## Data shown
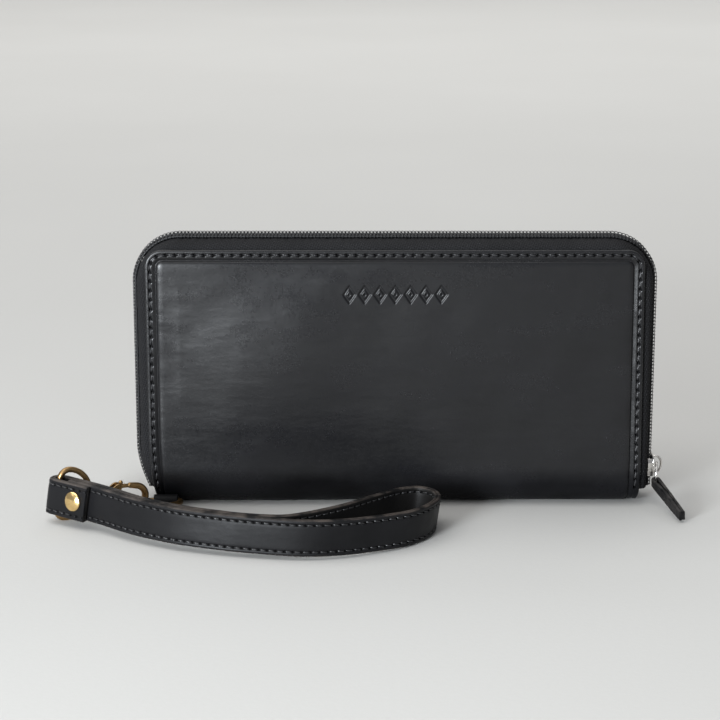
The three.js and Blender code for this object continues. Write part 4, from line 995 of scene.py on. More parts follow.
def build_slider():
    """Slider body seen from outside: waisted plate, side flanges, under plate, wedge and bridge."""
    low, high = node_box("zip_slider")
    plate_in = coil_high[0] + 0.1
    plate_out = plate_in + 0.9
    z = SLIDER_Z
    plan = smooth_outline(
        [
            (-4.6, z + 1.6), (-3.6, z + 4.0), (3.6, z + 4.0), (4.6, z + 1.6),
            (4.35, z - 1.8), (3.9, z - 4.0), (-3.9, z - 4.0), (-4.35, z - 1.8),
        ],
        1.4,
    )
    parts = [rounded_slab(plan, plate_in, plate_out, 0.45)]
    parts.append(rounded_slab(plan, low[0], low[0] + 1.0, 0.3))
    for side in (-1, 1):
        flange = smooth_outline(
            [
                (side * 3.7, z + 3.2), (side * 4.55, z + 1.5), (side * 4.4, z - 1.8), (side * 4.0, z - 3.8),
                (side * 3.7, z - 3.6), (side * 3.7, z + 1.5),
            ],
            0.4,
        )
        if side < 0:
            flange = flange[::-1]
        parts.append(rounded_slab(flange[::-1], plate_in - 1.7, plate_out - 0.3, 0.25))
    wedge = smooth_outline([(-0.24, z + 3.6), (0.24, z + 3.6), (0.24, z + 1.4), (-0.24, z + 1.4)], 0.1)
    parts.append(rounded_slab(wedge[::-1], low[0] + 0.5, plate_out - 0.4, 0.08))
    rise = RING_AT[0] + 1.82 - plate_out
    arch = catmull(
        [
            (plate_out - 0.4, 0, z - 3.2), (plate_out + rise * 0.6, 0, z - 3.0), (plate_out + rise, 0, z - 1.5),
            (plate_out + rise, 0, z + 1.5), (plate_out + rise * 0.6, 0, z + 2.9), (plate_out - 0.4, 0, z + 3.1),
        ],
        40,
    )
    parts.append(tube(arch, 0.42, sides=14, up=(0, 1, 0), flat=1.5))
    points, faces, _ = join(parts)
    piece("slider", points, faces, NICKEL, "main_zip_slider", ("zip_slider",), smooth_angle=35)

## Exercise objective
Exactly reproduce every line of the data above.

## Answer for this exercise
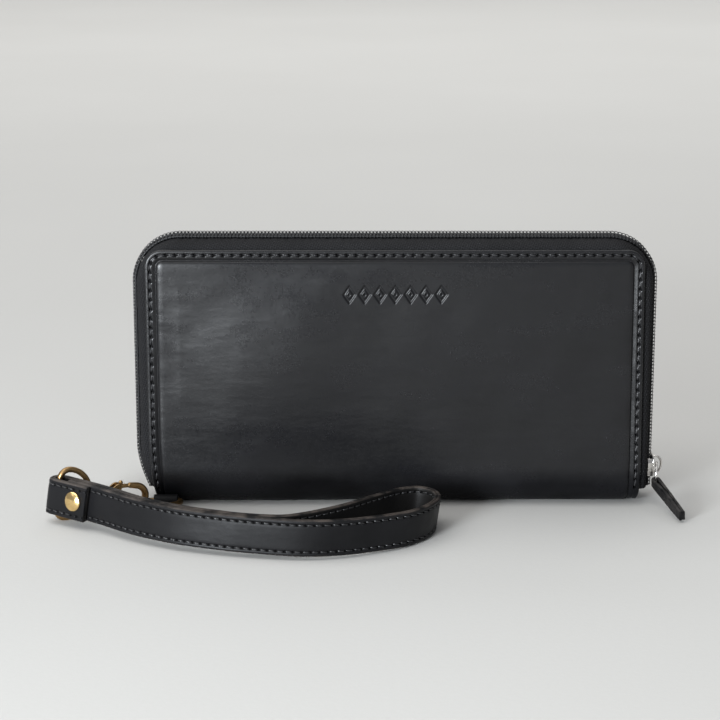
The three.js and Blender code for this object continues. Write part 4, from line 995 of scene.py on. More parts follow.
def build_slider():
    """Slider body seen from outside: waisted plate, side flanges, under plate, wedge and bridge."""
    low, high = node_box("zip_slider")
    plate_in = coil_high[0] + 0.1
    plate_out = plate_in + 0.9
    z = SLIDER_Z
    plan = smooth_outline(
        [
            (-4.6, z + 1.6), (-3.6, z + 4.0), (3.6, z + 4.0), (4.6, z + 1.6),
            (4.35, z - 1.8), (3.9, z - 4.0), (-3.9, z - 4.0), (-4.35, z - 1.8),
        ],
        1.4,
    )
    parts = [rounded_slab(plan, plate_in, plate_out, 0.45)]
    parts.append(rounded_slab(plan, low[0], low[0] + 1.0, 0.3))
    for side in (-1, 1):
        flange = smooth_outline(
            [
                (side * 3.7, z + 3.2), (side * 4.55, z + 1.5), (side * 4.4, z - 1.8), (side * 4.0, z - 3.8),
                (side * 3.7, z - 3.6), (side * 3.7, z + 1.5),
            ],
            0.4,
        )
        if side < 0:
            flange = flange[::-1]
        parts.append(rounded_slab(flange[::-1], plate_in - 1.7, plate_out - 0.3, 0.25))
    wedge = smooth_outline([(-0.24, z + 3.6), (0.24, z + 3.6), (0.24, z + 1.4), (-0.24, z + 1.4)], 0.1)
    parts.append(rounded_slab(wedge[::-1], low[0] + 0.5, plate_out - 0.4, 0.08))
    rise = RING_AT[0] + 1.82 - plate_out
    arch = catmull(
        [
            (plate_out - 0.4, 0, z - 3.2), (plate_out + rise * 0.6, 0, z - 3.0), (plate_out + rise, 0, z - 1.5),
            (plate_out + rise, 0, z + 1.5), (plate_out + rise * 0.6, 0, z + 2.9), (plate_out - 0.4, 0, z + 3.1),
        ],
        40,
    )
    parts.append(tube(arch, 0.42, sides=14, up=(0, 1, 0), flat=1.5))
    points, faces, _ = join(parts)
    piece("slider", points, faces, NICKEL, "main_zip_slider", ("zip_slider",), smooth_angle=35)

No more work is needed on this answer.